Bishop Kelsey served his five years and was replaced by Tom Elder. Unique is the best way to describe Tom. Tom and his family came into the ward the same way the Kelsey’s did – through a small boundary adjustment.
Before the boundaries were reorganized, Tom’s parents moved into the ward. The house belonged to Norma Humphries when we first moved into this ward. The odd thing about our ward is you are identified by the former occupants of the home where you live. For example, we moved into the Stanton’s home. Which meant that when we introduce you for the first while we had to tell people we live in the Stanton’s home? It just makes things easier.
The Elder’s upset this tradition. Tom’s parents were identified as living in Norma Humphries’ home. By the time it would have been called the Elder’s home, the boundary shifted and we lost track. Tom and his family bought the home from his parents. So when the house returned to our ward we weren't sure to call it the Humphries’ or the Elder’s home. Such is the complexities of life in a small Orem ward.

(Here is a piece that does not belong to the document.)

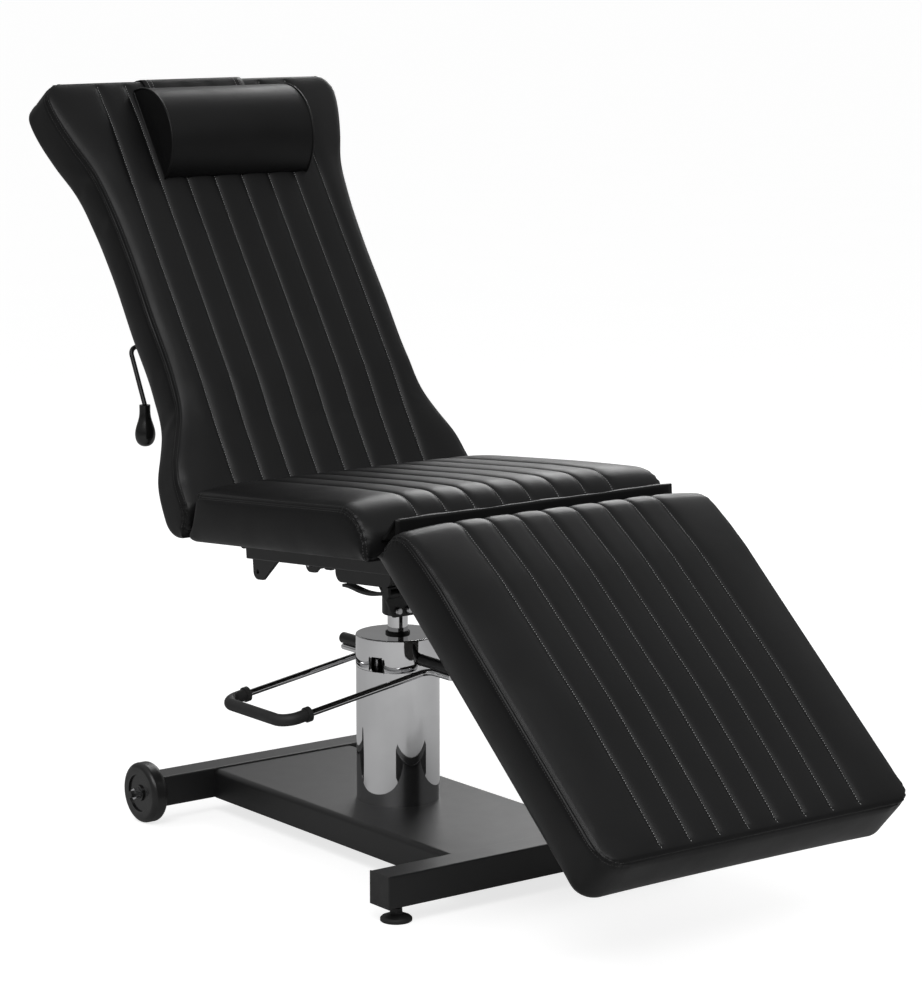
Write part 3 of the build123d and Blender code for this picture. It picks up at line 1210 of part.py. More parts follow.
def make_leg_rest():
    pieces["leg_side_tubes"] = make_leg_side_tubes()
    pieces["leg_cross_tubes"] = make_leg_cross_tubes()
    pieces["leg_cushion"] = make_leg_cushion()
    pieces["leg_board"] = leg_frame * leg_board_block()
    pieces["leg_flap"] = make_leg_flap()
    make_ratchets()


def write_pieces():
    os.makedirs("parts", exist_ok=True)
    for name, shape in pieces.items():
        solids = shape if isinstance(shape, list) else [shape]
        placed = [Pos(0, PUMP_Y, 0) * solid for solid in solids]
        whole = placed[0] if len(placed) == 1 else Compound(children=placed)
        export_step(whole, "parts/" + name + ".step")


make_base()
make_pump()
make_pedal()
make_mount()
make_seat()
make_back()
make_leg_rest()
write_pieces()
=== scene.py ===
import json
import math

import bmesh
import bpy
import numpy as np
from mathutils import Matrix, Vector
from mathutils.bvhtree import BVHTree
from mathutils.kdtree import KDTree


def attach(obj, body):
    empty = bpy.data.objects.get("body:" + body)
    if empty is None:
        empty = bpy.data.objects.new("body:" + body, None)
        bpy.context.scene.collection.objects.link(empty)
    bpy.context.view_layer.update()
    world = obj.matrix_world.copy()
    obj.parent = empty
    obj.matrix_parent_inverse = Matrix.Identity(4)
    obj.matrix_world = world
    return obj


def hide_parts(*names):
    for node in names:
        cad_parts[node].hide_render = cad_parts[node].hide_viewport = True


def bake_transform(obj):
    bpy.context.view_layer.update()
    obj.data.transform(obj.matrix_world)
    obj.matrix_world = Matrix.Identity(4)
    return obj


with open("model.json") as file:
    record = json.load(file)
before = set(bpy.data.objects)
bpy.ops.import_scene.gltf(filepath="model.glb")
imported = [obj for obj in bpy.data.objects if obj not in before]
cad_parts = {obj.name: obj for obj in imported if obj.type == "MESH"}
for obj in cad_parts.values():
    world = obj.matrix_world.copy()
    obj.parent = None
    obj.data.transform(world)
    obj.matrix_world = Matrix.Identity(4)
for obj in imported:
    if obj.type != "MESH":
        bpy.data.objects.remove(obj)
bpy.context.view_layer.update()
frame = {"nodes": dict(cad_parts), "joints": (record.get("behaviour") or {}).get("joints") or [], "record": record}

MM = 0.001

# Places of the three padded sections, from the joints they turn on
SEAT_TILT = 4.9
BACK_ANGLE = 56.4
LEG_ANGLE = 41.2
HINGE_DROP = 95 * MM
BACK_HINGE_Y = 240 * MM


def joint_place(name):
    found = [joint for joint in frame["joints"] if joint["name"] == name]
    return Matrix.Translation(found[0]["pos_m"])


def turned(place, degrees):
    return place @ Matrix.Rotation(math.radians(degrees), 4, "X")


back_place = turned(joint_place("back_recline"), BACK_ANGLE)
leg_place = turned(joint_place("leg_tilt"), LEG_ANGLE)
seat_offset = Matrix.Translation((0, -BACK_HINGE_Y, HINGE_DROP))
seat_place = turned(joint_place("back_recline"), -SEAT_TILT) @ seat_offset

# Cushion sizes
HALF_WIDTH = 300 * MM
SEAT_SIDE_FULLNESS = 4 * MM
BACK_SIDE_FULLNESS = 5.5 * MM
LEG_SIDE_FULLNESS = 3 * MM
BACK_LENGTH = 842 * MM
STITCH_LINES = [x * MM for x in (-195, -139, -84, -28, 28, 84, 139, 195)]
EDGE_REACH = 24 * MM
SIDE_TAPER = 2 * MM
LOWER_ROUND = 10 * MM
LOWER_REACH = 70 * MM
UNDER_RAISE = 5 * MM
UNDER_MARGIN = 16 * MM
UNDER_REACH = 12 * MM
CROWN_SHARE = 0.45
CROWN_POWER = 2.2
DROP_SHARE = 0.45
GROOVE_DEPTH = 3.9 * MM
GROOVE_REACH = 5.2 * MM
SEAM_DEPTH = 2.4 * MM
SEAM_REACH = 2.6 * MM
SEAM_PITCH = 2 * MM
CHANNEL_FADE = 12 * MM
CHANNEL_STOP = 9 * MM
CHANNEL_END = 8 * MM
ROW_OFFSET = 5 * MM
ROW_DEPTH = 0.9 * MM
ROW_REACH = 1.4 * MM
PUCKER_DEPTH = 1.0 * MM
PUCKER_REACH = 7 * MM
PUCKER_PITCH = 13 * MM
BEND_SPAN = 6
STRAIGHT_BEND = 0.06
CORNER_BEND = 0.14

# Lattice of a cushion's mesh
COLUMN_OFFSETS = (0.0, 2.0, 5.0, 12.0, 20.0)
COLUMN_MARGIN = 12 * MM
SPREAD_COLUMNS = 3
EDGE_COLUMNS = 7
EDGE_ROWS = 8
ROW_STEP = 10 * MM
FINE_ROW = 0.5
WALL_SHARES = (0.025, 0.06, 0.13, 0.28, 0.45, 0.62, 0.76, 0.86, 0.93, 0.98)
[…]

Just after the Stake Conference, when the boundary change was announced, our bishopric went to visit those who newly came into the ward. We visited the Kelsey’s and the Elders on the same day. Bishop Gardner got along well with Forrest Kelsey. However, Tom Elder and Bishop Gardner were completely different people. I got alone with Tom right away but Bishop Gardner was not too sure how to take Tom.
Well, Tom lacks in seriousness and is highly sarcastic. At times he can say things that are irreverent and cause you to pause to determine if he was serious. As I possess some similar traits, we had an instant friendship.
What I soon learned was that Tom had very few friends. He could connect with people but would quickly put up a fence to keep potential friends at a distance. I respected that and this added to our ability to work together.
Just as Tom was integrating into the ward, he was called to serve in a BYU bishopric and later as a BYU Bishop. As he had a young family, he served on campus by himself while his wife and children attended church without him. As Tom as not too well known, many members thought that Karrie was a single mom or that her husband was inactive.
When he came back to the ward he has first put into Young Men’s and then made a counselor to Bishop Kelsey. I am not sure how that dynamic worked. Bishop Kelsey was Tom’s neighbor and one time employer. These two men were also complete opposites. But I feel Tom’s calling into the bishopric allowed Bishop Kelsey to serve his last few months on a high note. Tom added a new type of compassion to a bishopric severely lacking that trait.
I was in India with Karen when Tom was called. As Karen was the ward organist and we had few willing substitutes at the time, Tom had to play the organ the day he received his call. The ward really didn't know Bishop Elder as person as he spent so much time away from our community. But he learned a lot while serving at BYU and became an activist bishop.
He spent more time in the homes of the members than he did in his office. He told me that the homes were his office. As he rarely had a steady job, he was able to visit ward members all through the day. This was a vast change from Bishop Kelsey.
Soon after Bishop Elder was called, he had me released from the High Council and sustained as the High Priest Group Leader. So he and I served together until I was called to BYU. We had an odd dynamic in leadership meetings that caused people to wonder if we even got along. But we did work effectively for that time and saw walls of solitude among ward members solely melt way.